+++ /dev/null
-Automatically Generated Inflection Database (AGID)
-
-January 3, 2003
-Revision 4
-
-Copyright 2000-2003 by Kevin Atkinson <kevina@gnu.org>
-
-The file "infl.txt" is an automatically created database of the
-inflected forms of words from a rather large word list.
-
-The latest version can be found at http://aspell.sourceforge.net/wl/.
-
-Entries are in the following form.
-
-<word><sp><pos>[?]:<sp><inflected forms>
-<word> := [[A-Za-z']]+
-<sp> := <literal space>
-<pos> := [[VNA]]
-<inflected forms> := <inflected form><sp>|<sp>...<sp>|<sp><inflected form>
-<inflected form> := <individual entry>,<sp>...,<sp><individual entry>
-<individual entry> := <word><word tags>[<sp><variant level>][<sp>{<explanation>}]

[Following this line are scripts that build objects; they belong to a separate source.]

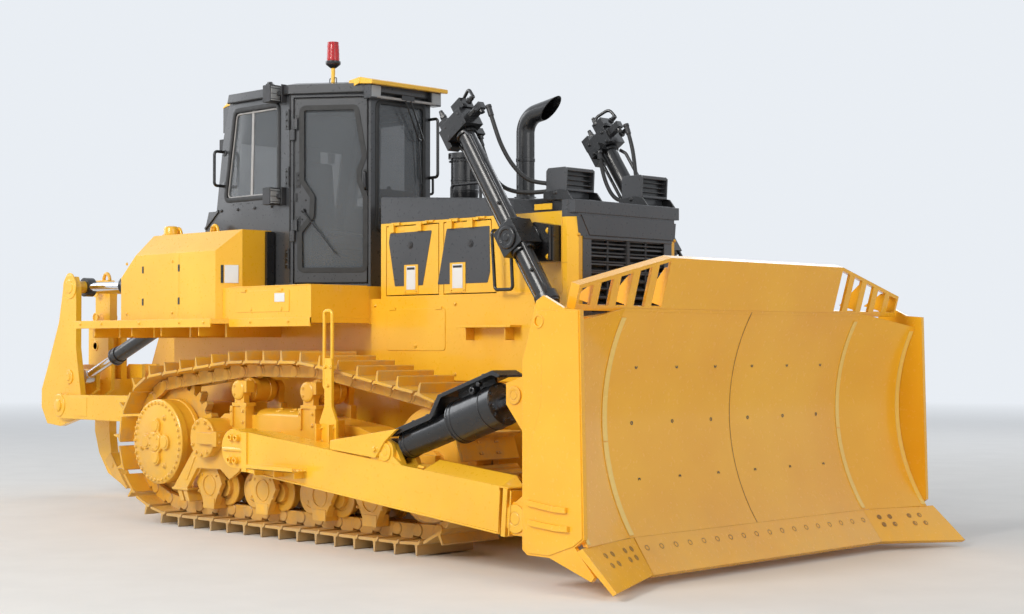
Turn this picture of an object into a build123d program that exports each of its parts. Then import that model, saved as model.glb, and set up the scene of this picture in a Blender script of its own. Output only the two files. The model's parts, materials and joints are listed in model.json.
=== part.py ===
"""Crawler bulldozer with a semi-U blade and a single-shank ripper.

Millimetres. +X points forward, +Y to the machine's left, +Z up. The origin lies on the ground,
under the middle of the overall box. The right side of the machine has negative Y.
"""
from build123d import *
import math
import os

os.makedirs("parts", exist_ok=True)

SIDES = (-1, 1)                     # right, left
SIDE_NAMES = {-1: "right", 1: "left"}
SEAT_GAP = 0.3                      # between curved faces that rest on each other
PIN_GAP = 0.06                      # radial clearance of a running pin
PLAY = 6.0                          # side clearance of parts that swing past each other

# ---------------------------------------------------------------- tracks
TRACK_PITCH = 228.6                 # nominal distance between two chain pins
TRACK_Y = 1070.0                    # middle of each track
SHOE_WIDTH = 560.0
SHOE_SHARE, RAIL_SHARE, GROUSER_SHARE = 0.46, 0.40, 0.30    # half shoe, half link, grouser, of a pitch
TOOTH_ROOT_SHARE, TOOTH_TIP_SHARE = 0.32, 0.14              # half widths of a sprocket tooth
GROUND_PIN_Z = 165.0                # chain pins on the ground run
SHOE_INNER_H = 60.0                 # heights above the pin line, outwards
SHOE_OUTER_H = 88.0
GROUSER_H = 165.0
GROUSER_BASE = 34.0
GROUSER_TIP = 20.0
RAIL_INNER_H = -52.0
RAIL_INNER_Y = 60.0                 # each chain rail, from the track's middle
RAIL_OUTER_Y = 105.0
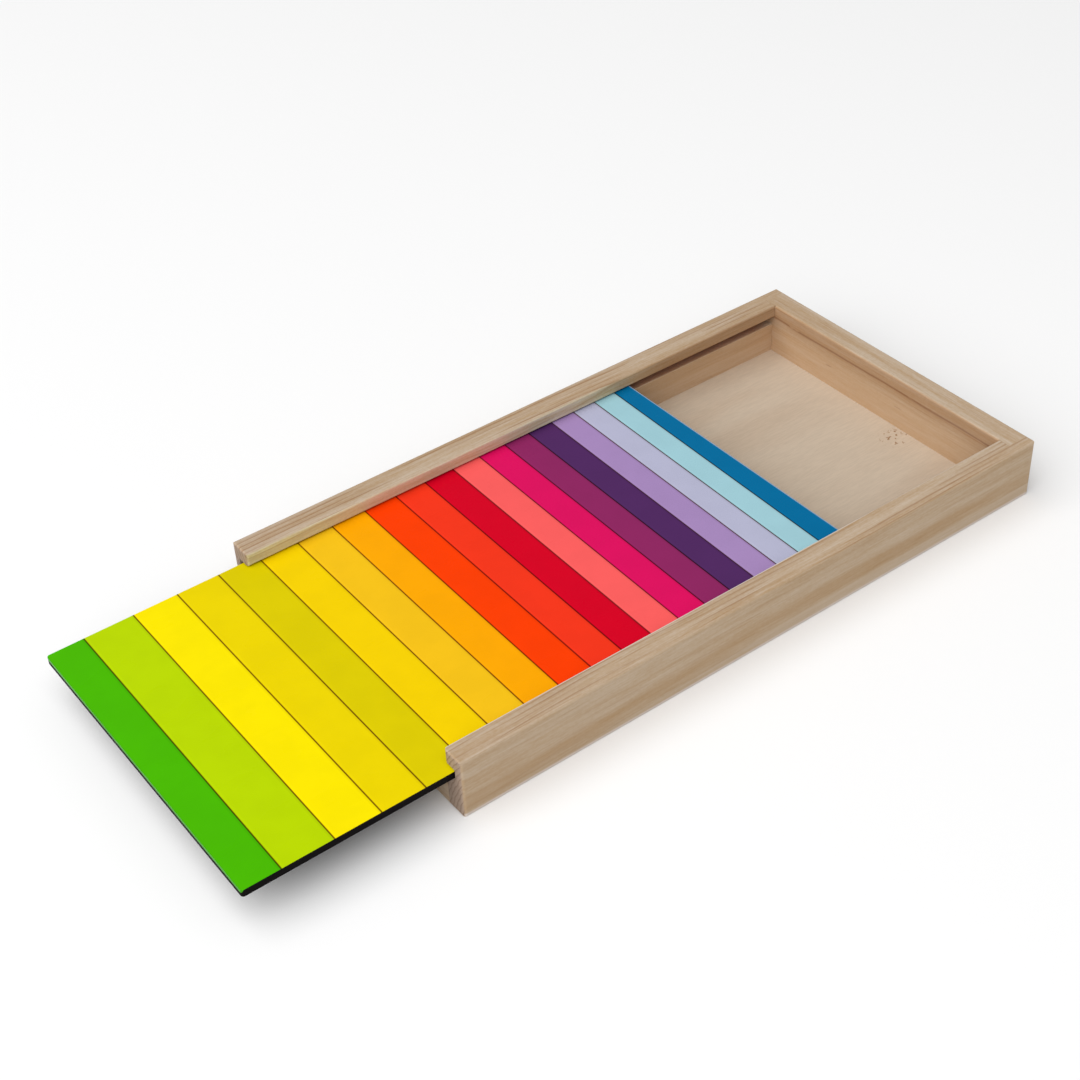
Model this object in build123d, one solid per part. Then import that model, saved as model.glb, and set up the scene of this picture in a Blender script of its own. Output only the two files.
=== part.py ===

-<word tags> := [~][<][!][?]
-<explanation> := [<explanation text>][:<distinguishing number>]
-<explanation text> := [[A-Za-z'_/]]+
-
-where stuff between [ ] is optional, stuff between [[ ]] indicate a
-range of possible characters for that entry. If a [[ ]] is followed by
-a + it means the entry can consist of one or more characters in
-that range. { } are literal.
-
-A typical entry will look like
-
-WORD V: WORDed, WORed 2, WORD {EXPL} | WORDing, WORing 2 | WORDs
-
-<pos> is V for verb, N for noun, or A or adjective or adverb.
-If <pos> is followed by a ? that means that the part-of-speech was not
-in the part-of-speech database however the inflected forms of the word
-where found in the word list.
-
-The inflected forms are in the following order for verbs (except for
-a few special verbs):
- <past tense> [<past participle>] <-ing form> <-s form>
-and for adjective or adverbs:
- <-er form> <-est form>
-Each form is seperated by a ' | '.
-
-Special cases:
-be:
- <past 1st & 3d singular> <2d singular, plural, past subjunctive>
- <past participle> <present participle> <present 1st singular>
- <2d singular> <3d singular> <plural present>
-wit:
- <past & past participle> <present participle> <present participle>
- <present 1st & 3d singular> <2d singular> <plural present>
-
-An absence of a variant level implies a variant level of 0. Two words
-with the same whole number variant level are considered almost equal
-with a slight preference given to the entry with a lower number. A
-whole number variant level of 1 indicates a less preferred form of the
-word. A whole number variant level of 2 indicates any number of
-things. It could mean that it is from an archaic use of the word, or
-a variant that is hardly ever used or for an extremely obscure meaning
-of the word, or finally it could mean that the word looked like it
-could possibly be a inflected form of the base word but I could not
-find any evidence for them. If two words have the same variant level
-and explanation it means that both inflections were found and the
-script was not sure which one to use.
-
-Sometimes the inflected form to use depends on the meaning of the
-word. If this is the case the two entries will have different
-explanations. If the distinction can be made in a few words it is
-given with underscores (_) replacing spaces. Otherwise the two
-entries will have different distinguishing numbers.
-
-A < after a word means that there is a good change that this is an
-inflected form of the word, a ~ after a word means that there is a
-slight chance. A ! after a word indicates that the word is likely an
-inflections of a similar word (generally one ending in e) and not the
-current word. A ? after a word means that the word was not in the
-word list but if it was it would be considered an inflected form of
-the base word.
-
-This verson is now almost as accurate as Alan Beale's 2of12id file
-distributed with the "Unofficial Alternate 12 Dicts Package" for the
-base words which have an entry in 2of12id.txt with a few notable
-exceptions. The most obvious one is the "person" entry. Alan Beale
-considers, based on what his sources have told him, that "persons" is
-the proper plural for "person" and "people" is considered a variant.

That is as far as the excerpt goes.